Things are a lot worse for SARIF. The sarif::Run struct has 28 fields, of which only one is required. That field has one level of arguably unnecessary nesting, and has another struct with yet more 28 fields of which also only a single one is required. Doing a mem::size_of::<sarif::Run>() is a whooping 7240 bytes.

That is 7240 bytes for a single tool.driver.name field that we are actually using. The compiler is generating all this specialized de/serialization code which we are effectively not using.

# Pay for what you use?

I wonder if it would be possible to somehow only generate the minimum amount of code, for only those things we are actually using.
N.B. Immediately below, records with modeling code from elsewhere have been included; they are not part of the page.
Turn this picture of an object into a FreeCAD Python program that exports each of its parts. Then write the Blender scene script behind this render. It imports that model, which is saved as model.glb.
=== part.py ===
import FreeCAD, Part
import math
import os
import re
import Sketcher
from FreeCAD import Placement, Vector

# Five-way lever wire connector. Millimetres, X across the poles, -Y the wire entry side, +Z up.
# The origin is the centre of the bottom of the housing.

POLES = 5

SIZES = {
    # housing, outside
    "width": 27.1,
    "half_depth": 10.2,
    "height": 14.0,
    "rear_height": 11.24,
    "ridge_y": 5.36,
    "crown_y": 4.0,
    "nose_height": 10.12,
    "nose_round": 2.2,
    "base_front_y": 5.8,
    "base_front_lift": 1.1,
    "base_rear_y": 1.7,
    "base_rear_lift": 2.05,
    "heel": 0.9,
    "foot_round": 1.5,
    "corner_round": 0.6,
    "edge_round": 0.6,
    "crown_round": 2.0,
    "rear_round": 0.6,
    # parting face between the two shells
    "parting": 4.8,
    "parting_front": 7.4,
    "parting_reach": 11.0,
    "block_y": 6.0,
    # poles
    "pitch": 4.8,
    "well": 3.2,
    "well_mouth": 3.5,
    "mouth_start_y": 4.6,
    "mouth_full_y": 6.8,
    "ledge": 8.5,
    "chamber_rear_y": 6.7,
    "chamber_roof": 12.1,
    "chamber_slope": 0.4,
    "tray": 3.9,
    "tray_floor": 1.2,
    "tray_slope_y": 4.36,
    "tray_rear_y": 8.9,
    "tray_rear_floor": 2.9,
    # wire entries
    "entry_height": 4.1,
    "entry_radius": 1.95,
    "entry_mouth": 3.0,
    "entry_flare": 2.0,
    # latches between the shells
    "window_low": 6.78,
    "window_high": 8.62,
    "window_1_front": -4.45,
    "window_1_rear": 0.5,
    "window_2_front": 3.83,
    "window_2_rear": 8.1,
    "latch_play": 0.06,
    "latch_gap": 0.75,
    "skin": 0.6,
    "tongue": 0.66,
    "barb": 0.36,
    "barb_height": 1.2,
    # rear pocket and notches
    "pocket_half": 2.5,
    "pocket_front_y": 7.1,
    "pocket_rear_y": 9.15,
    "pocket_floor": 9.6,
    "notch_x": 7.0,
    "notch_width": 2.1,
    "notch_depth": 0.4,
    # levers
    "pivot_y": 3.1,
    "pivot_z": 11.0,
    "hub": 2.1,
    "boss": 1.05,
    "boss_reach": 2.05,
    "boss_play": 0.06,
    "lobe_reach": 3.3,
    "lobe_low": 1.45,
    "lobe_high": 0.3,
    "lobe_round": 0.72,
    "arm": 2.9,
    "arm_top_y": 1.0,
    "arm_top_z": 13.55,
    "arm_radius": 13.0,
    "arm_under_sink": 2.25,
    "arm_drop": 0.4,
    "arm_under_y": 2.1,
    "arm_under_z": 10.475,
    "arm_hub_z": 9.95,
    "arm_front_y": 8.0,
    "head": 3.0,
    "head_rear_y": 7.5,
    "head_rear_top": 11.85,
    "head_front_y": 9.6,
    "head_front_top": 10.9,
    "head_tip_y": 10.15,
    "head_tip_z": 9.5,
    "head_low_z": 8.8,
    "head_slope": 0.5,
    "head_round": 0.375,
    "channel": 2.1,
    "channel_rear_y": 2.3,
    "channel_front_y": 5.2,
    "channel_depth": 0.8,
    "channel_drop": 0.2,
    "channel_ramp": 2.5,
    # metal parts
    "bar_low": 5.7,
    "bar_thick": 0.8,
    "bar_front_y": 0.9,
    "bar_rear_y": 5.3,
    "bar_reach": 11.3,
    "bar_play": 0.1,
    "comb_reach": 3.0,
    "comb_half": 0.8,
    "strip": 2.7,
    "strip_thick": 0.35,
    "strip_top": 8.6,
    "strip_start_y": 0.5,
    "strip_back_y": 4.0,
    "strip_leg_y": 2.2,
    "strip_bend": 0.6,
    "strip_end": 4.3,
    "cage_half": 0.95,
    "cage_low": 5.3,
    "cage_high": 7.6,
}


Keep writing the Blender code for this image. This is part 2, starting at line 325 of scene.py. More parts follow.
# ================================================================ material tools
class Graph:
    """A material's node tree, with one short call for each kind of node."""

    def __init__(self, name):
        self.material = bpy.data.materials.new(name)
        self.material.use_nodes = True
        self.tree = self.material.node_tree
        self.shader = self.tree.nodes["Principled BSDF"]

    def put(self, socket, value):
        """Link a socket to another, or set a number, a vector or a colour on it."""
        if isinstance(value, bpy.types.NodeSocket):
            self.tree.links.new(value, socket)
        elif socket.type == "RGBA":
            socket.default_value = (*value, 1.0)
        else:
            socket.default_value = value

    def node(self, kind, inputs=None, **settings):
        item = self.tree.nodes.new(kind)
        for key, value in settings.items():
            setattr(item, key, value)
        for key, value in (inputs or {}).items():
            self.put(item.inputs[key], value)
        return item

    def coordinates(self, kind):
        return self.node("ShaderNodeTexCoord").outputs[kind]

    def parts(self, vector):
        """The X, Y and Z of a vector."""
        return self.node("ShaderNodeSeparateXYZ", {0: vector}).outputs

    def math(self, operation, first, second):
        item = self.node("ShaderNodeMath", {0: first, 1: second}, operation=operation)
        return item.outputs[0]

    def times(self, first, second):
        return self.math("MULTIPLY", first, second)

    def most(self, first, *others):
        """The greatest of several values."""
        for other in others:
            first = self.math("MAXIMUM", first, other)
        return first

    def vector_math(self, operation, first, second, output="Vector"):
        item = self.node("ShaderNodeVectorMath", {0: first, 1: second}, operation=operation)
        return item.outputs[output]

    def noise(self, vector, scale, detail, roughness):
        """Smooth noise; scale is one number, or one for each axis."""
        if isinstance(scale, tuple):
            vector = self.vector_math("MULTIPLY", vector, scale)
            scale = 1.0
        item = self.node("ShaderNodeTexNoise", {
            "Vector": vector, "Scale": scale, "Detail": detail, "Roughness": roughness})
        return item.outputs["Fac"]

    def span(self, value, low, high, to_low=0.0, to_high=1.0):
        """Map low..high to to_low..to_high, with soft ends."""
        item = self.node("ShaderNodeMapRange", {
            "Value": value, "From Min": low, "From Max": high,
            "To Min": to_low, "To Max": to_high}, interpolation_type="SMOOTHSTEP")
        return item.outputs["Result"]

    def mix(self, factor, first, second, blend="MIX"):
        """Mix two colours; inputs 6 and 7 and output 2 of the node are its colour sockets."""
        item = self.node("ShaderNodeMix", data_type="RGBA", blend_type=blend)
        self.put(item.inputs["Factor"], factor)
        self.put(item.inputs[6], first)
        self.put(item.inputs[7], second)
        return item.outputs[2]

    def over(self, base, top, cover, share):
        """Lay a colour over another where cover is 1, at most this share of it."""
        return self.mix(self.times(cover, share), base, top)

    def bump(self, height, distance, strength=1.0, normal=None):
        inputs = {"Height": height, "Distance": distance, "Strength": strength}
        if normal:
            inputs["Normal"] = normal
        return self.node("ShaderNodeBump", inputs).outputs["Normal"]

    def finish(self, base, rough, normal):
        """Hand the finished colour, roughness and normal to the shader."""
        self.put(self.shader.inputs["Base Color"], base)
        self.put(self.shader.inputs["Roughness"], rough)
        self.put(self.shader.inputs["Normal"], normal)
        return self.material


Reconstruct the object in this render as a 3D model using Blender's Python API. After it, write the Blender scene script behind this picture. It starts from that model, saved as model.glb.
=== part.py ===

If the only thing we want to do is serialize things to JSON, we can surely use serde_json::json!({"some": {"nested": field}}). Which is simpler to type out as a ton of nested structs or builder patterns.

However that macro still creates a serde_json::Value under the hood, which is just a fancy enum with a BTreeMap underneath. It does a bunch of allocations and has indirections, and I haven’t measured how much of a difference it will do in terms of performance compared to defining a very sparse custom struct. But I bet the compile time hit will be less.

In the end, Rust (and the serde ecosystem to some extent) is a blessing as it allows you to with arbitrary data formats in a very convenient and performant way.

But it is also a curse if you have very complex and sparse formats, in which you only use a few percentage of the fields that the format allows for.